[Dataset entries]
====
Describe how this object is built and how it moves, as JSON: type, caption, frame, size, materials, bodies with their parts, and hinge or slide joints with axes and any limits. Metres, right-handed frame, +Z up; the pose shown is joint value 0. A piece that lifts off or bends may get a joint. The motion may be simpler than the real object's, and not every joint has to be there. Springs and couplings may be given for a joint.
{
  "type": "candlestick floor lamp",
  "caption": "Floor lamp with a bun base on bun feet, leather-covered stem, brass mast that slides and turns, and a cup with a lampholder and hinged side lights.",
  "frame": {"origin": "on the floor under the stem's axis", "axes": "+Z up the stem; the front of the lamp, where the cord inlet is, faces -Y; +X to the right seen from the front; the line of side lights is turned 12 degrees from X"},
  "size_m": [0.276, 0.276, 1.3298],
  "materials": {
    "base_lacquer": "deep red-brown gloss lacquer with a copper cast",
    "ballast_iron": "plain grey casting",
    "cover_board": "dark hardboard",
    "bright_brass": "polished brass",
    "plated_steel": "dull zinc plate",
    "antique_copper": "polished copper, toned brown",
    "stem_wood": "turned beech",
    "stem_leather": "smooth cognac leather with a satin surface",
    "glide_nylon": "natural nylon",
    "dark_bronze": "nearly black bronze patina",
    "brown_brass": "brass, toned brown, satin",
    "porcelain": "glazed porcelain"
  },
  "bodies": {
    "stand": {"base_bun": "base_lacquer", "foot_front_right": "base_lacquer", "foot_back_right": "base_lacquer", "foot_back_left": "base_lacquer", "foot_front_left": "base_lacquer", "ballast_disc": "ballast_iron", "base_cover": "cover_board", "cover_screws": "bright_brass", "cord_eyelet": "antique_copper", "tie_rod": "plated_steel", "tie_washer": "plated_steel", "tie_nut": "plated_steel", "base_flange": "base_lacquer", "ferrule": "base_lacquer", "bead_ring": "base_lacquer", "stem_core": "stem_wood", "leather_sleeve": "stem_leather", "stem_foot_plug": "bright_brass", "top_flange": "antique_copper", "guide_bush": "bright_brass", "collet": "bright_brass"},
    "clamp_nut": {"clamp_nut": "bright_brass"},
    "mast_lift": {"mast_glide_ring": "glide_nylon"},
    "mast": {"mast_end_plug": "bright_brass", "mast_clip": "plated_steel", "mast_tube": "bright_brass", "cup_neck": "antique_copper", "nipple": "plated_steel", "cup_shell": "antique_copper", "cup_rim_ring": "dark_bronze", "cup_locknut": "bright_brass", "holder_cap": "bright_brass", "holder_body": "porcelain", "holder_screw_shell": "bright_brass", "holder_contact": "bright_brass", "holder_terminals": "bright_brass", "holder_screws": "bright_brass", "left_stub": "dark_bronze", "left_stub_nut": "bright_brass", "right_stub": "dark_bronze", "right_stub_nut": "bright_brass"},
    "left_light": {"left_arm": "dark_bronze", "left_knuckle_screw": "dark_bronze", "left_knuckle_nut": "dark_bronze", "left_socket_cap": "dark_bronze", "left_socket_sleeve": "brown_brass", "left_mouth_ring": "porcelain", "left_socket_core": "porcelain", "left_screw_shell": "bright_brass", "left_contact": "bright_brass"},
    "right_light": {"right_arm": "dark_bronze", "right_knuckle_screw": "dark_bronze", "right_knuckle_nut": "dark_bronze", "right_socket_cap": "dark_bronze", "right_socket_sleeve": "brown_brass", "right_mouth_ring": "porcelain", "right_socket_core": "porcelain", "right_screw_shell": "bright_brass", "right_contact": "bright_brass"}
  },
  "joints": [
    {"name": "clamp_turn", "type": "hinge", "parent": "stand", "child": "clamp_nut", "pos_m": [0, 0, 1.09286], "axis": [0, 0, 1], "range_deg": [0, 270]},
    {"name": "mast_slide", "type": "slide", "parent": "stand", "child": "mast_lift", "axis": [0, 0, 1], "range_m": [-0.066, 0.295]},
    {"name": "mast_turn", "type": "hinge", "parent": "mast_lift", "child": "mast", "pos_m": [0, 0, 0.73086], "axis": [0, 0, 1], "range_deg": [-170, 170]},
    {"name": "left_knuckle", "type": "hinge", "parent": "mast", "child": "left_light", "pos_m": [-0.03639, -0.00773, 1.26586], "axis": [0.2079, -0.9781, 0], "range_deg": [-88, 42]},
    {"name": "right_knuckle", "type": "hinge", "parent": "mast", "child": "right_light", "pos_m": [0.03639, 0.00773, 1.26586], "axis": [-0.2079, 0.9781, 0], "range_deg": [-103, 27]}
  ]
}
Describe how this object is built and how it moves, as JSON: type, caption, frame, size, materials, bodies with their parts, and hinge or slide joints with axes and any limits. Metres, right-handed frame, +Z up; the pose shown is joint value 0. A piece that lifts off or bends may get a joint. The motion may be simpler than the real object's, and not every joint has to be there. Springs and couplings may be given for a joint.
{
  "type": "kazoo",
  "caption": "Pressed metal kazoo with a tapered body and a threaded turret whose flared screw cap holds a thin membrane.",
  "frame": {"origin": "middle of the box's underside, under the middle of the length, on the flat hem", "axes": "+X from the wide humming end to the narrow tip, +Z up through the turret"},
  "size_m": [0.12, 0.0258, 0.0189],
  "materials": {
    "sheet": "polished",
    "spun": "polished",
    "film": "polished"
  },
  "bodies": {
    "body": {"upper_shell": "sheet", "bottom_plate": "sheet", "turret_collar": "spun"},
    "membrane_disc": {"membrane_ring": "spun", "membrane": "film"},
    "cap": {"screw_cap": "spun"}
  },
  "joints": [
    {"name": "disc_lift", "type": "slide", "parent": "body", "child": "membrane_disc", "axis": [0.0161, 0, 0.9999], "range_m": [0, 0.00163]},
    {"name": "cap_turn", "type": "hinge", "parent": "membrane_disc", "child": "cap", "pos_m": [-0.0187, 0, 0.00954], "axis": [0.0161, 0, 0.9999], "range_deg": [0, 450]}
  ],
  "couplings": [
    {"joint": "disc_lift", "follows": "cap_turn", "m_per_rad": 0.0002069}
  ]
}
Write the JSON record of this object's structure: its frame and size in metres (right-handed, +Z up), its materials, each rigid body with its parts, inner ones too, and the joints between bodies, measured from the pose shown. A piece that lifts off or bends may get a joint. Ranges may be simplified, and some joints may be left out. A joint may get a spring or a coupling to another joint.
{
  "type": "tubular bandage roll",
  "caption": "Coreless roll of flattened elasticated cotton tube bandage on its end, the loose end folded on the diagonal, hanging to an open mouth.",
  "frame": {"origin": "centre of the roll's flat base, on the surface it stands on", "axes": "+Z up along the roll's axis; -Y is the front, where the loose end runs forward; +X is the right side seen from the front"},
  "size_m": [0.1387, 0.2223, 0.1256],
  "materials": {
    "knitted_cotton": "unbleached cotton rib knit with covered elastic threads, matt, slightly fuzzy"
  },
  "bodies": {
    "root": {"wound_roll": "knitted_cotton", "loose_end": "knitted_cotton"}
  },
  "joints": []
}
====
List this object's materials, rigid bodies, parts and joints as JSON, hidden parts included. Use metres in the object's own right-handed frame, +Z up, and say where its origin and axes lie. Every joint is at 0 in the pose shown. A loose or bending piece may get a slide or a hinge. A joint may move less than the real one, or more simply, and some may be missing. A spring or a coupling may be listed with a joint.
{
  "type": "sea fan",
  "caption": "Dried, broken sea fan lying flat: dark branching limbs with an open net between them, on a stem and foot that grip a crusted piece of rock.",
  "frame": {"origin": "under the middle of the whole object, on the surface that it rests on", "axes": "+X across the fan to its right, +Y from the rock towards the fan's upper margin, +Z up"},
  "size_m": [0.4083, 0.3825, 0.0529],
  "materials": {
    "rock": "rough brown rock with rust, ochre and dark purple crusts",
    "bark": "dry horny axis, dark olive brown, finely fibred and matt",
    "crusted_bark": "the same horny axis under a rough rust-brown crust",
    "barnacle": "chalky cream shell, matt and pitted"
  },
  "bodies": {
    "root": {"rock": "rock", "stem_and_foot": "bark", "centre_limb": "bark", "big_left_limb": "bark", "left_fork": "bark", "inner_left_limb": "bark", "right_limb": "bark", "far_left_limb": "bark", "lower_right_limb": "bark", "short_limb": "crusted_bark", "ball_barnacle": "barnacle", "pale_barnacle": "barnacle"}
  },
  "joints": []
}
====
Exercise requirements ->
From the entries above, copy each line holding "between".

Finished exercise ->
Write the JSON record of this object's structure: its frame and size in metres (right-handed, +Z up), its materials, each rigid body with its parts, inner ones too, and the joints between bodies, measured from the pose shown. A piece that lifts off or bends may get a joint. Ranges may be simplified, and some joints may be left out. A joint may get a spring or a coupling to another joint.
  "caption": "Dried, broken sea fan lying flat: dark branching limbs with an open net between them, on a stem and foot that grip a crusted piece of rock.",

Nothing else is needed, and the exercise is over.